You can also embed plots, for example:

rs = dbSendQuery(mydb, "select * from line")
lindat = fetch(rs, n=-1)
lindat[,"name"]=unlist(lapply(lindat[,"name"],iconv,"latin1","UTF-8"))
rs = dbSendQuery(mydb, "select * from subline")
sublindat = fetch(rs, n=-1)
sublindat[,"name"]=unlist(lapply(sublindat[,"name"],iconv,"latin1","UTF-8"))
rs = dbSendQuery(mydb, "select * from contract_type")
ctypedat = fetch(rs, n=-1)
ctypedat[,"name"]=unlist(lapply(ctypedat[,"name"],iconv,"latin1","UTF-8"))
rs = dbSendQuery(mydb, "select * from contract")
contdat = fetch(rs, n=-1)
contdat[,"title"]=unlist(lapply(contdat[,"title"],iconv,"latin1","UTF-8"))
rs = dbSendQuery(mydb, "select * from line_subline_rel")
lsubrel = fetch(rs, n=-1)
cadena = paste0("SELECT a.lineid as lineid, a.sublineid as sublineid,",
       "c.contract_id as contractid ",
       "from line_subline_rel a, ",
       "     contract_subline_rel c ",
       "where a.sublineid = c.sublineid " ,
       "order by a.lineid, a.sublineid ")
rs = dbSendQuery(mydb, cadena)
sublinrel = fetch(rs, n=-1) 
rs = dbSendQuery(mydb,"select * from contract_contract_type_rel")
ctyperel  = fetch(rs, n=-1)
#
linesh = sublinrel[,c("lineid","sublineid","contractid")]
linesh[,"LineName"] = lindat[linesh[,"lineid"],"name"]
linesh[,"SubLineName"]= sublindat[linesh[,"sublineid"],"name"]
linesh[,"ContractTitle"]= contdat[linesh[,"contractid"],"title"]
linesh[,"ContractStart"]=as.Date(contdat[linesh[,"contractid"],
                                         "contract_date"])
linesh[,"ContractEnd"]=as.Date(contdat[linesh[,"contractid"],
                                      "date_final_certificate_received"])
linesh[,"ContractType"]= ctypedat[ctyperel[linesh[,"contractid"],
                                  "contract_type_id"],"name"]
linesh[,"ContractEffectiveCost"]= contdat[linesh[,"contractid"],
                                           "effective_cost"]
linesh[,"ContractAwardedAmount"]= contdat[linesh[,"contractid"],
                                           "awarded_amount"]
linesh[,"ContractStatus"]= contdat[linesh[,"contractid"],"status2"]
linesh[,"ContractEstDuration"]= contdat[linesh[,"contractid"],
                                  "estimated_contract_duration"]
linesh[,"ContractCostOverrun"]= contdat[linesh[,"contractid"],
                                           "cost_overrun"]
linesh[,"ContractTimeOverrun"]= contdat[linesh[,"contractid"],
                                           "schedule_overrun"]
#

Incident analysis

We are recovering the Incidents and Certificatios per contract.
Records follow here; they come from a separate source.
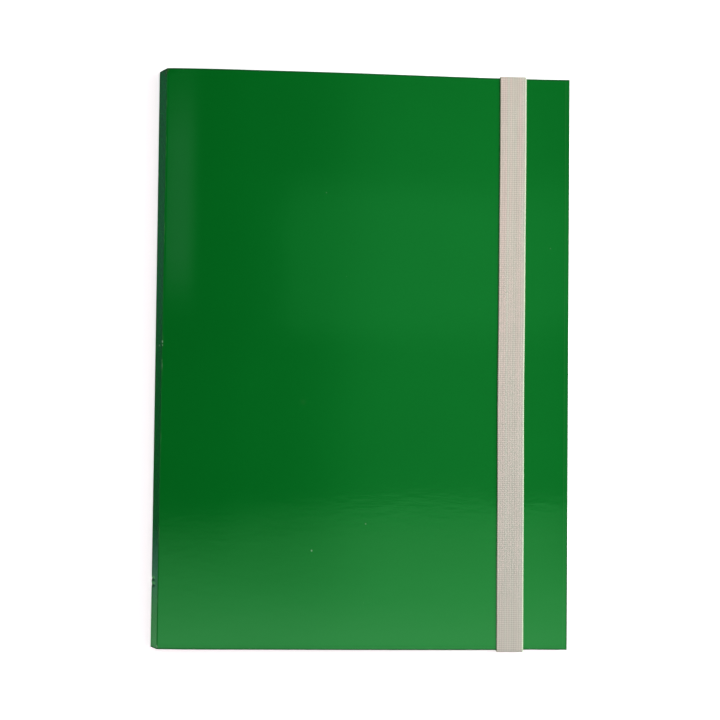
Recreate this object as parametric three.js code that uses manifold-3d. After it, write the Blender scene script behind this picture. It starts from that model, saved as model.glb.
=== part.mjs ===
// Elastic folder: a closed three-flap document folder of glossy green card with a
// wide woven elastic band. Millimetres. +X runs from the spine to the fore edge,
// +Y from the bottom edge to the top edge, +Z up, away from the surface that the
// folder lies on. The origin is under the middle of the closed folder.
import * as THREE from "three";
import { mergeVertices } from "three/addons/utils/BufferGeometryUtils.js";
import Module from "manifold-3d";

const wasm = await Module();
wasm.setup();

// ---- driving dimensions ----------------------------------------------------
const FOLDER_H = 350; // height of both covers
const COVER_W = 247.2; // width of the front cover, crease to fore edge
const COVER_T = 0.8; // laminated cover card
const SPINE_LEAN = 4.95; // how far the lower crease lies outside the upper one
const REAR_Z = 1.4; // underside of the rear cover, raised by the eyelet heads
const CREASE_Z = 14.8; // height of the upper crease
const CREASE_GAP = 0.15; // half of the slit that stands for each crease
const UPPER_CREASE_X = -121.167;

// front cover: height of its outer face against the distance from the crease
const BOW = [
  [0, 14.8],
  [22, 15.3],
  [60, 14.05],
  [110, 11.75],
  [150, 8.8],
  [190, 5.85],
  [216, 4.5],
  [247.2, 5.15],
];
const BOW_STEPS = 22;

const FLAP_T = 0.35; // card of the inner flaps
const GLUE_LINE = 0.02;
const TAB = 14; // depth of each flap's glued tab
const END_FLAP_DEPTH = 96; // top and bottom flaps
const SIDE_FLAP_DEPTH = 104;
const FLAP_EDGE = 0.6; // the flaps' folds stand this far inside the rear cover's edges

const BAND_X0 = 204.3; // band's left edge, from the upper crease
const BAND_W = 16.5;
const BAND_T = 1.0;
const BAND_WRAP = 0.75; // gap between the card's edge and the inside of the band
const BAND_TAIL = 30; // length of each end behind the rear cover
const BAND_FILLET = 0.9; // inside radius where the band turns

const EYELET_Y = 157; // from the middle to each eyelet's axis
const EYELET_HEAD_R = 4.6;
const EYELET_HEAD_T = 0.4;
const EYELET_BARREL_R = 2.5;
const EYELET_BORE_R = 2.05;
const EYELET_CLINCH_R = 3.9;
const EYELET_CLINCH_T = 0.3;
const PUNCH_R = 2.8; // punched hole in card and band

// ---- materials -------------------------------------------------------------
const material = (name, color, roughness, metalness) =>
  Object.assign(
    new THREE.MeshStandardMaterial({ color, roughness, metalness }),
    { name },
  );
const coverMat = material("cover_card", 0x0b6a24, 0.12, 0);
const flapMat = material("flap_card", 0x0f6f2c, 0.35, 0);
const bandMat = material("woven_elastic", 0xc8c0b2, 0.9, 0);
const eyeletMat = material("nickel", 0xb9bbbd, 0.3, 1);

// ---- helpers ---------------------------------------------------------------
const group = new THREE.Group();

function addMesh(name, geometry, mat) {
  geometry.computeVertexNormals();
  const mesh = new THREE.Mesh(geometry, mat);
  mesh.name = name;
  group.add(mesh);
  return mesh;
}

function toSolid(geometry) {
  const g = geometry.clone();
  g.deleteAttribute("normal");
  g.deleteAttribute("uv");
  const merged = mergeVertices(g, 1e-4);
  return new wasm.Manifold(
    new wasm.Mesh({
      numProp: 3,
      vertProperties: new Float32Array(merged.attributes.position.array),
      triVerts: new Uint32Array(merged.index.array),
    }),
  );
}

function fromSolid(solid) {
  const m = solid.getMesh();
  const out = new Float32Array(m.numVert * 3);
  for (let i = 0; i < m.numVert; i++)
    for (let k = 0; k < 3; k++) out[i * 3 + k] = m.vertProperties[i * m.numProp + k];
  const indexed = new THREE.BufferGeometry();
  indexed.setAttribute("position", new THREE.BufferAttribute(out, 3));
  indexed.setIndex(new THREE.BufferAttribute(new Uint32Array(m.triVerts), 1));
  return indexed.toNonIndexed();
}

const shapeOf = (pts) => new THREE.Shape(pts.map(([a, b]) => new THREE.Vector2(a, b)));

// A profile given as [x, z] points, extruded along Y from y0 to y1.
function extrudeAlongY(pts, y0, y1, steps = 1) {
  const g = new THREE.ExtrudeGeometry(shapeOf(pts), {
    depth: y1 - y0,
    steps,
    bevelEnabled: false,
    curveSegments: 6,
  });
  g.rotateX(Math.PI / 2); // (x, y, z) -> (x, -z, y)
  g.translate(0, y1, 0);
  return g;
}

// A profile given as [y, z] points, extruded along X from x0 to x1.
function extrudeAlongX(pts, x0, x1, steps = 1) {
  const g = new THREE.ExtrudeGeometry(shapeOf(pts), {
    depth: x1 - x0,
    steps,
    bevelEnabled: false,
  });
  g.rotateY(Math.PI / 2);
  g.rotateX(Math.PI / 2); // profile's first axis -> Y, second -> Z, depth -> X
  g.translate(x0, 0, 0);
  return g;
}

// An outline given as [x, y] points, extruded along Z.
function extrudeAlongZ(pts, z0, z1) {
  const g = new THREE.ExtrudeGeometry(shapeOf(pts), {
    depth: z1 - z0,
    bevelEnabled: false,
  });
  g.translate(0, 0, z0);
  return g;
}

const cylinderAt = (r, x, y, z0, z1, segments = 32) =>
  new THREE.CylinderGeometry(r, r, z1 - z0, segments)
    .rotateX(Math.PI / 2)
    .translate(x, y, (z0 + z1) / 2);

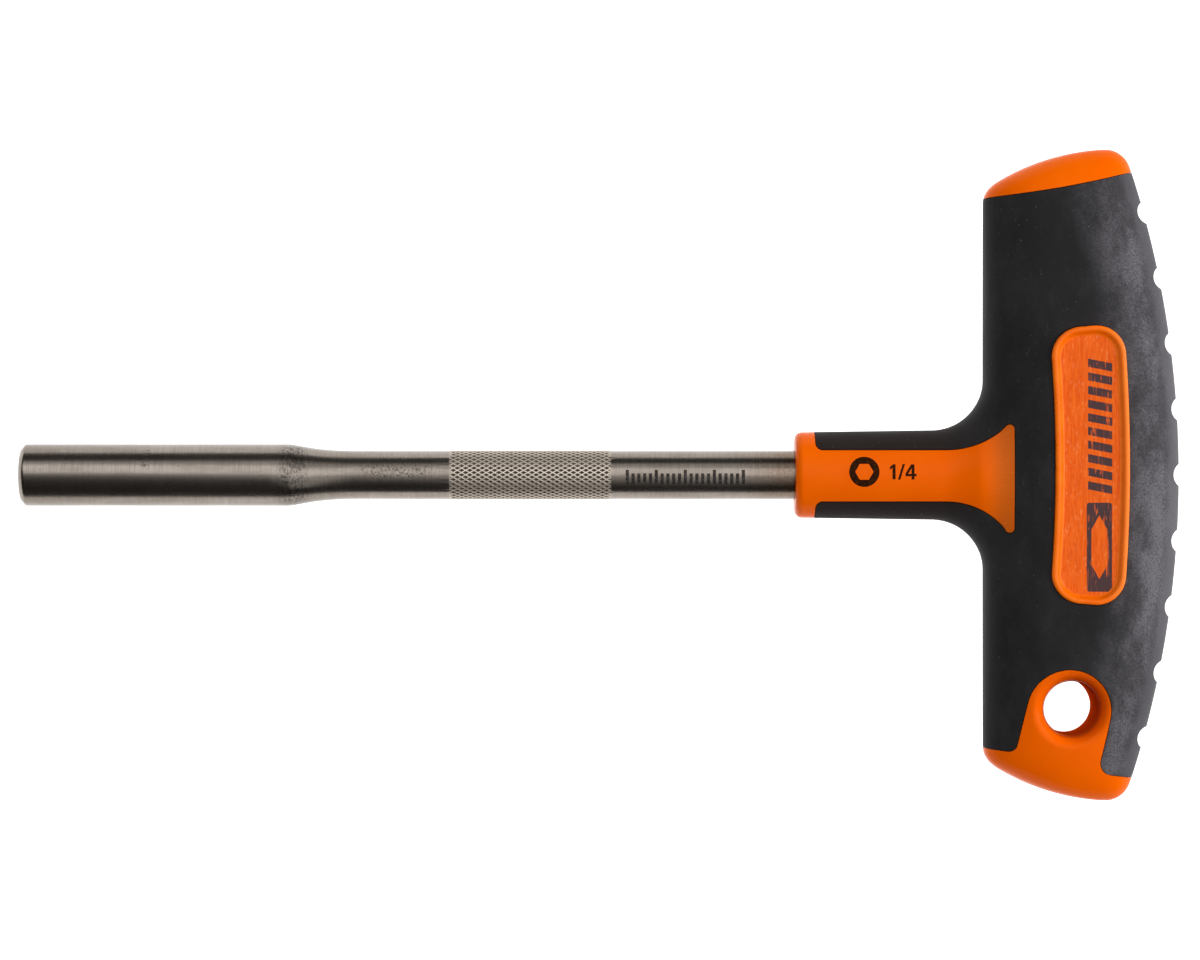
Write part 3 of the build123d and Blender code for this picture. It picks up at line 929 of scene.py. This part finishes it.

rs = dbSendQuery(mydb, "select * from incidents")
incdat = fetch(rs, n=-1)
incdat[,"incident_type"]=unlist(lapply(incdat[,"incident_type"],
                                       iconv,"latin1","UTF-8"))
incdat[,"description"]=unlist(lapply(incdat[,"description"],
                                       iconv,"latin1","UTF-8"))
incdat[,"status"]=unlist(lapply(incdat[,"status"],
                                       iconv,"latin1","UTF-8"))
incdat[,"date_approval"]=as.Date(incdat[,"date_approval"])
#
rs = dbSendQuery(mydb, "select * from certifications")
cerdat = fetch(rs, n=-1)
cerdat[,"certificate_type"]=unlist(lapply(cerdat[,"certificate_type"],
                                       iconv,"latin1","UTF-8"))
cerdat[,"cert_date"]=as.Date(cerdat[,"cert_date"])
#
for (i in 1:nrow(linesh)) {
  cid = linesh[i,"contractid"]
  linesh[i,"ContractNumCert"]= length(which(cerdat$contract_id==i))
  linesh[i,"ContractNumInc"]= length(which(incdat$contract_id==i))  
}
dbDisconnect(mydb)
## [1] TRUE
rm(rs)
detach("package:RMySQL", unload=TRUE)
#

Main statistical figures

Statistics at level of subline

cons1 = paste0("select lineid, sublineid, min(ContractStart) as MIN__Date, ",
                       "max(ContractEnd) as MAX__Date, ",
                       "sum(ContractEffectiveCost)/1000000. as PlanCost,",
                       "sum(ContractAwardedAmount)/1000000. as RealCost, ",
                       "sum(ContractNumCert) as NumCert, ",
                       "sum(ContractNumInc) as NumInc, ", 
                       "count(ContractStart) as NumContracts ",
                       "from linesh group by lineid, sublineid ",
                       "order by lineid, sublineid")
dcons = sqldf(cons1,method = "name__class",stringsAsFactors=FALSE)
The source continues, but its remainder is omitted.